Goal: Read the data and repeat it in full, exactly.

Data block:
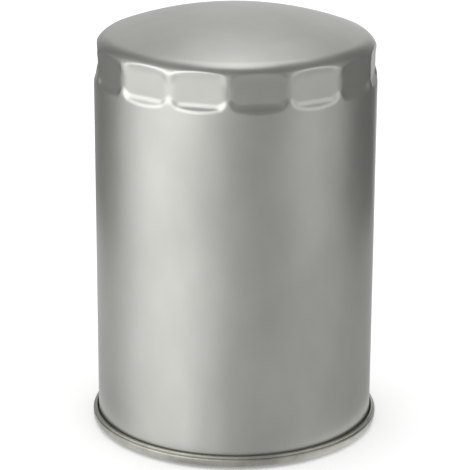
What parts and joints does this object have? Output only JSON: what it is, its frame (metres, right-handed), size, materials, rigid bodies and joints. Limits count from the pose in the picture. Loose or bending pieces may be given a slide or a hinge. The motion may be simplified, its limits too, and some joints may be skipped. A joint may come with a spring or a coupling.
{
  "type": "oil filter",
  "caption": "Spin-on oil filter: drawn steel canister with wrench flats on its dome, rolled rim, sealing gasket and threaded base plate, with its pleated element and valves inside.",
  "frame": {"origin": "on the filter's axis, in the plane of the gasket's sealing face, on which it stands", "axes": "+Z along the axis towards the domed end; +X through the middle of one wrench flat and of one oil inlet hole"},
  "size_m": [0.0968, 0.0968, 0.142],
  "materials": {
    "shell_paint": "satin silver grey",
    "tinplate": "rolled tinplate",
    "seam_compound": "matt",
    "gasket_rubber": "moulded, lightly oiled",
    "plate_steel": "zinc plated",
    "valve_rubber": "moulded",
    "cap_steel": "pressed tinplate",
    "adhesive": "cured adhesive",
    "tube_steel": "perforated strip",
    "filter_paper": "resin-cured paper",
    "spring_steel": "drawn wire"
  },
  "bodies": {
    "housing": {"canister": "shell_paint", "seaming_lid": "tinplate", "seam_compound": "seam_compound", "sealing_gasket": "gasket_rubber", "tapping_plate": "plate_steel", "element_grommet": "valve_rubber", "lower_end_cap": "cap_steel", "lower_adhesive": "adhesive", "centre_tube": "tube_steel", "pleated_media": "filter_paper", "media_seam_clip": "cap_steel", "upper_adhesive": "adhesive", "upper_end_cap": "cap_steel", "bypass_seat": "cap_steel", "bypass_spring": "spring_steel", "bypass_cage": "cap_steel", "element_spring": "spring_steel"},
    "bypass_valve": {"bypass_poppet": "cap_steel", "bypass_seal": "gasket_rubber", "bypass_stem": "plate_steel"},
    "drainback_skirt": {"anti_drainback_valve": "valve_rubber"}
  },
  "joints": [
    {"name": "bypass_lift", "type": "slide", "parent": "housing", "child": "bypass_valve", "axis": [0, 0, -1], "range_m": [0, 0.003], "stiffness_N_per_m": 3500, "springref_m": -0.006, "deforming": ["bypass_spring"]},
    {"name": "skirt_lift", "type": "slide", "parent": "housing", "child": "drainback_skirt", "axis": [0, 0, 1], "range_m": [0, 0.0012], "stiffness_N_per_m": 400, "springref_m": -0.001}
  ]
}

Full solution:
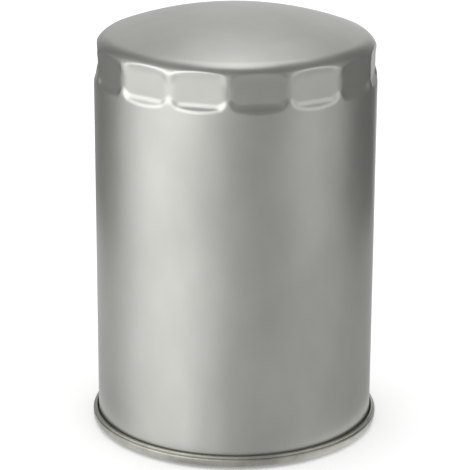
What parts and joints does this object have? Output only JSON: what it is, its frame (metres, right-handed), size, materials, rigid bodies and joints. Limits count from the pose in the picture. Loose or bending pieces may be given a slide or a hinge. The motion may be simplified, its limits too, and some joints may be skipped. A joint may come with a spring or a coupling.
{
  "type": "oil filter",
  "caption": "Spin-on oil filter: drawn steel canister with wrench flats on its dome, rolled rim, sealing gasket and threaded base plate, with its pleated element and valves inside.",
  "frame": {"origin": "on the filter's axis, in the plane of the gasket's sealing face, on which it stands", "axes": "+Z along the axis towards the domed end; +X through the middle of one wrench flat and of one oil inlet hole"},
  "size_m": [0.0968, 0.0968, 0.142],
  "materials": {
    "shell_paint": "satin silver grey",
    "tinplate": "rolled tinplate",
    "seam_compound": "matt",
    "gasket_rubber": "moulded, lightly oiled",
    "plate_steel": "zinc plated",
    "valve_rubber": "moulded",
    "cap_steel": "pressed tinplate",
    "adhesive": "cured adhesive",
    "tube_steel": "perforated strip",
    "filter_paper": "resin-cured paper",
    "spring_steel": "drawn wire"
  },
  "bodies": {
    "housing": {"canister": "shell_paint", "seaming_lid": "tinplate", "seam_compound": "seam_compound", "sealing_gasket": "gasket_rubber", "tapping_plate": "plate_steel", "element_grommet": "valve_rubber", "lower_end_cap": "cap_steel", "lower_adhesive": "adhesive", "centre_tube": "tube_steel", "pleated_media": "filter_paper", "media_seam_clip": "cap_steel", "upper_adhesive": "adhesive", "upper_end_cap": "cap_steel", "bypass_seat": "cap_steel", "bypass_spring": "spring_steel", "bypass_cage": "cap_steel", "element_spring": "spring_steel"},
    "bypass_valve": {"bypass_poppet": "cap_steel", "bypass_seal": "gasket_rubber", "bypass_stem": "plate_steel"},
    "drainback_skirt": {"anti_drainback_valve": "valve_rubber"}
  },
  "joints": [
    {"name": "bypass_lift", "type": "slide", "parent": "housing", "child": "bypass_valve", "axis": [0, 0, -1], "range_m": [0, 0.003], "stiffness_N_per_m": 3500, "springref_m": -0.006, "deforming": ["bypass_spring"]},
    {"name": "skirt_lift", "type": "slide", "parent": "housing", "child": "drainback_skirt", "axis": [0, 0, 1], "range_m": [0, 0.0012], "stiffness_N_per_m": 400, "springref_m": -0.001}
  ]
}